Shane sang the prayer exactly as had been taught to him by a tribal elder, and as it had been previously passed unto him.

The prayer, he said, honors the spirit of the animal and thanks the Great Spirit for its creation.

"The importance of the whale, being the great being of the sea, is able to sustain our people in needs of nourishment and spirit," Shane said. "A lot of people don't know we used to have canoes that would hold almost a hundred people that would go out there and harvest these animals in a sustainable way."

The ceremony was first formally recorded by white settlers some 600 years ago but goes back well over a thousand years. Shane described how Shinnecock whalers would cut off the fins and tails and roast them on the beach for the entire community to share. Some of the meat, he added, would sometimes be given to local settlers.

Then came the offering. Shane removed dried sage from one of the several leather satchels he was carrying. He carefully placed the herb inside a clamshell as he squatted and circled the whale with the shell extended forward.
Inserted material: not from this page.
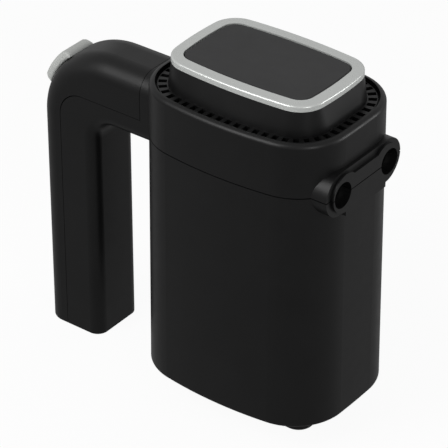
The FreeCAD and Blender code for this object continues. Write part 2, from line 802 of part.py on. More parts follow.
def thumb_knob():
    body = new_body(AT_BEND)
    solid = pad(body, sector(sketch(body, "XZ_Plane"), "knob_base", "knob_top", "knob_low", "knob_high"),
                "2 * knob_half", both=True)
    top = size("knob_top")
    half = size("knob_half")

    def at_top(edge):
        return min(math.hypot(v.X, v.Z) for v in edge.Vertexes) > top - 0.01

    ends = rounded(body, solid, "knob_end_round",
                   lambda edge: at_top(edge) and abs(edge.CenterOfMass.y) < 0.01)
    rounded(body, ends, "knob_round", lambda edge: abs(abs(edge.CenterOfMass.y) - half) < 0.01
            and math.hypot(edge.CenterOfMass.x, edge.CenterOfMass.z) > size("knob_base + 1"))
    stem = radial("stem_low", "knob_base + 1", "stem_half", "stem_half")
    collar = radial("collar_radius", "collar_radius + collar_thick", "stem_half + collar_out",
                    "stem_half + collar_out")
    node(fuse(body, stem, collar), "thumb_knob")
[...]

In the last decade, the number of dead whales that wash up on beaches has steadily increased, mostly due to massive cargo ship strikes. Shane believes many are younger animals who have not yet learned to safely navigate the shipping lanes.

"They are like young deer that don't know how to cross a road," he said.

The ceremony complete, Shane stowed away his gear. As he left, he gave the whale one last look. It wouldn't be the last.

The sun began to partially break through the clouds and the scientists moved in to finish the job.